If you’re going back through season 5, keep your eyes on the background. Notice the state of the neighborhoods Junior walks through. They are dilapidated. They represent the "glory days" that have turned to dust.

Also, pay attention to the sound design. The wind, the distant sirens—it all adds to the feeling of isolation. Tony is more alone than ever, even though he's surrounded by "friends."

To truly understand the trajectory of the series from here:

  1. Watch the eyes: Look at Tony’s eyes when he talks to Junior at the end of the episode. The realization that his mentor is gone is devastating.
  2. Track the money: See how the "points" from the gardening routes are distributed. It tells you exactly where everyone stands in the pecking order.
  3. Analyze the NY sit-downs: The language used by Johnny Sack is more formal, more "corporate." It shows the shift from a neighborhood gang to a national conglomerate.
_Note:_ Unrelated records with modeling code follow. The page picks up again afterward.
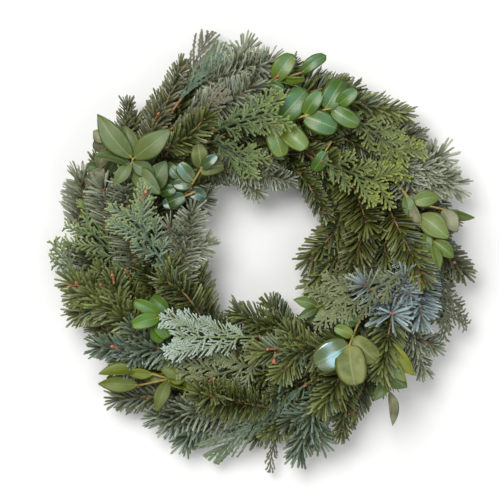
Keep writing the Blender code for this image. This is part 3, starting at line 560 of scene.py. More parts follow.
def unit(vectors):
    return vectors / np.maximum(np.linalg.norm(vectors, axis=-1, keepdims=True), 1e-12)


class Shape:
    """The triangles of one piece."""

    def __init__(self):
        self.points, self.faces, self.slots, self.shades, self.size = [], [], [], [], 0

    def add(self, points, faces, slots, shades):
        points = np.asarray(points, float).reshape(-1, 3)
        faces = np.asarray(faces, int).reshape(-1, 3)
        self.points.append(points)
        self.faces.append(faces + self.size)
        self.slots.append(np.broadcast_to(np.asarray(slots, int), (len(faces),)))
        self.shades.append(np.broadcast_to(np.asarray(shades, float), (len(points), 3)))
        self.size += len(points)

    def take(self, other):
        """Adds another shape's triangles, to look for hits in."""
        self.add(np.concatenate(other.points), np.concatenate(other.faces), 0, (0, 0, 0))

    def tree(self):
        points = np.concatenate(self.points)
        faces = np.concatenate(self.faces)
        return BVHTree.FromPolygons(points.tolist(), faces.tolist())

    def build(self, name, materials, slot, nodes=(), smooth=True):
        """Makes the object, at its place in the frame, and hides the solids that it replaces."""
        points = np.concatenate(self.points) + ring_middle()
        faces = np.concatenate(self.faces)
        mesh = bpy.data.meshes.new(name)
        mesh.vertices.add(len(points))
        mesh.vertices.foreach_set("co", points.ravel())
        mesh.loops.add(faces.size)
        mesh.loops.foreach_set("vertex_index", faces.ravel())
        mesh.polygons.add(len(faces))
        mesh.polygons.foreach_set("loop_start", np.arange(len(faces)) * 3)
        mesh.polygons.foreach_set("material_index", np.concatenate(self.slots))
        mesh.polygons.foreach_set("use_smooth", np.full(len(faces), smooth))
        shade = mesh.color_attributes.new("shade", "FLOAT_COLOR", "POINT")
        colours = np.concatenate([np.concatenate(self.shades), np.ones((len(points), 1))], axis=1)
        shade.data.foreach_set("color", colours.ravel())
        for look in materials:
            mesh.materials.append(look)
        mesh.update(calc_edges=True)
        mesh.validate()
        made = bpy.data.objects.new(name, mesh)
        bpy.context.scene.collection.objects.link(made)
        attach(made, "root")
        if nodes:
            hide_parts(*nodes)


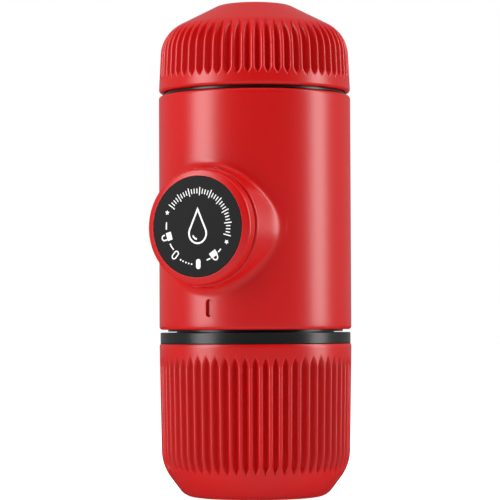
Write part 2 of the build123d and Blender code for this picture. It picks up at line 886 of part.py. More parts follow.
with BuildPart() as outlet_head:
    revolve(
        turned_section(
            (bowl_inner, bowl_bottom_z),
            (bowl_inner + bowl_wall, bowl_bottom_z),
            (bowl_inner + bowl_wall, flange_bottom_z - web_drop),
            (collar_inner, flange_bottom_z - web_drop),
            (collar_inner, head_collar_bottom_z),
            (head_collar_radius, head_collar_bottom_z),
            (head_collar_radius, head_ring_z - head_groove_half),
            (head_groove_radius, head_ring_z - head_groove_half),
            (head_groove_radius, head_ring_z + head_groove_half),
            (head_collar_radius, head_ring_z + head_groove_half),
            (head_collar_radius, flange_bottom_z),
            (head_neck_radius, flange_bottom_z),
            (head_neck_radius, flange_top_z),
            (cup_skirt_radius, flange_top_z),
            (cup_skirt_radius, cup_skirt_top_z),
            (cup_skirt_inner, cup_skirt_top_z),
            (cup_skirt_inner, flange_top_z + web_thickness),
            (bowl_inner + bowl_top_wall, flange_top_z + web_thickness),
            (bowl_inner + bowl_top_wall, bowl_top_z + funnel_shoulder),
            (nozzle_boss_radius, nozzle_seat_z + nozzle_shoulder),
            (nozzle_boss_radius, nozzle_boss_top_z),
            (nozzle_radius, nozzle_boss_top_z),
            (nozzle_radius, nozzle_seat_z),
            (spout_radius, nozzle_seat_z),
            (spout_radius, bowl_top_z + funnel_rise),
            (bowl_inner, bowl_top_z),
        ),
        axis=Axis.Z,
    )

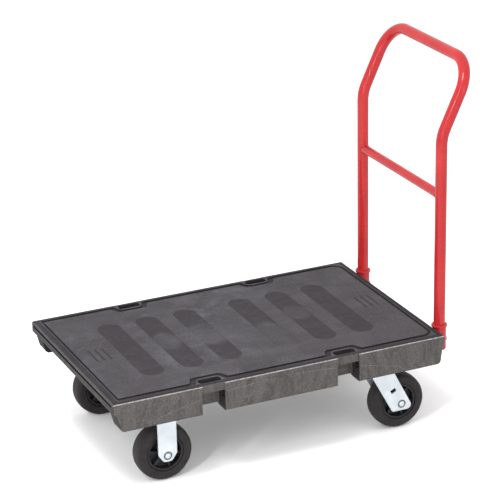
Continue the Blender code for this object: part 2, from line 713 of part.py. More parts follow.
def hub_mesh(shop):
    rim = TYRE_INNER_RADIUS - GAP
    inside = rim - HUB_RIM_THICKNESS
    profile = [(HUB_BORE, -HUB_BOSS_HALF), (HUB_BOSS_RADIUS, -HUB_BOSS_HALF),
               (HUB_BOSS_RADIUS, -HUB_WEB_HALF), (inside, -HUB_WEB_HALF), (inside, -HUB_RIM_HALF),
               (rim, -HUB_RIM_HALF)]
    profile += [(r, -z) for r, z in reversed(profile)]
    disc = turned_mesh("hub_disc", profile, WHEEL_STEPS, axis="Y")
    bm = bmesh.new()
    for k in range(HUB_SPOKES):
        angle = 2 * math.pi * k / HUB_SPOKES + math.pi / HUB_SPOKES
        low, high = HUB_BOSS_RADIUS - OVERLAP, inside + OVERLAP
        place = Matrix.Rotation(angle, 4, "Y") @ Matrix.Translation(((low + high) / 2, 0, 0))
        place = place @ Matrix.Diagonal((high - low, 2 * SPOKE_HALF, SPOKE_WIDTH, 1))
        bmesh.ops.create_cube(bm, size=1, matrix=place)
    return shop.combine("wheel_hub", disc, [("UNION", mesh_from(bm, "hub_spokes"))])


def axle_bolt_mesh():
    """Axle along Y with its round head outward, toward +Y."""
    face, tail = FORK_OUTER - DIMPLE_DEPTH + GAP, -FORK_OUTER - AXLE_TAIL
    profile = [(0, face + AXLE_HEAD_HEIGHT), (AXLE_HEAD_EDGE_RADIUS, face + AXLE_HEAD_EDGE),
               (AXLE_HEAD_RADIUS, face), (AXLE_RADIUS, face), (AXLE_RADIUS, tail), (0, tail)]
    return turned_mesh("axle_bolt", [(r, -y) for r, y in profile], FINE_SIDES, axis="Y")


def axle_nut_mesh(shop):
    near, far = -FORK_OUTER - GAP, -FORK_OUTER - GAP - NUT_THICKNESS
    body = rod_mesh("axle_nut", [((0, near, 0), (0, far, 0))], NUT_RADIUS, 6)
    hole = rod_mesh("nut_hole", [((0, near + PAST, 0), (0, far - PAST, 0))], AXLE_HOLE_RADIUS, FINE_SIDES)
    return shop.combine("axle_nut", body, [("DIFFERENCE", hole)])


def bushing_mesh():
    half = FORK_GAP_HALF - GAP
    profile = [(AXLE_HOLE_RADIUS, -half), (BUSHING_RADIUS, -half), (BUSHING_RADIUS, half),
               (AXLE_HOLE_RADIUS, half)]
    return turned_mesh("axle_bushing", profile, FINE_SIDES, axis="Y")


# ---------------------------------------------------------------- forks
def fixed_leg_outline():
    """Seen along Y with the axle at the origin."""
    half = FIXED_LEG_WIDTH / 2
    top = CASTOR_TOP - WHEEL_RADIUS - PLATE_THICKNESS / 2
    edge = [(FIXED_TIP_HALF, -FIXED_LEG_TIP, FIXED_TIP_RADIUS, 4),
            (half, FIXED_LEG_SHOULDER, FIXED_SHOULDER_RADIUS, 3), (half, top, 0, 0)]
    return rounded([(-x, z, radius, steps) for x, z, radius, steps in reversed(edge)] + edge)


def swivel_leg_outline():
    """Seen along Y with the axle at the origin. The leg leans back from the swivel axis down to the axle."""
    top, front = CROWN_TOP - CROWN_THICKNESS / 2 - WHEEL_RADIUS, SWIVEL_LEG_FRONT
    high_front = front - math.tan(SWIVEL_LEG_SLANT) * (top + SWIVEL_LEG_TIP)
    return rounded([(front - SWIVEL_LEG_LOW_WIDTH, -SWIVEL_LEG_TIP, SWIVEL_BACK_RADIUS, 3),
                    (front, -SWIVEL_LEG_TIP, SWIVEL_FRONT_RADIUS, 4), (high_front, top, 0, 0),
                    (high_front - SWIVEL_LEG_WIDTH, top, 0, 0)])


def leg_meshes(outline):
    walls = ((FORK_GAP_HALF, FORK_OUTER), (-FORK_OUTER, -FORK_GAP_HALF))
    return [plate_mesh("fork_leg", [outline], low, high, upright=True) for low, high in walls]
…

The tragedy of Where’s Johnny? is that nobody is really where they’re supposed to be. Junior is in the past. Tony is in a home he doesn't want to be in. Feech is in a decade he doesn't recognize. It’s an episode about being lost, even when you’re standing right in your own backyard.

Next time you watch, don't just focus on the jokes about Feech's wine or Paulie's wings. Focus on the silence. The silence when Junior realizes he doesn't know where he is. That’s the real heart of the show. It’s not the hits; it’s the holes left behind.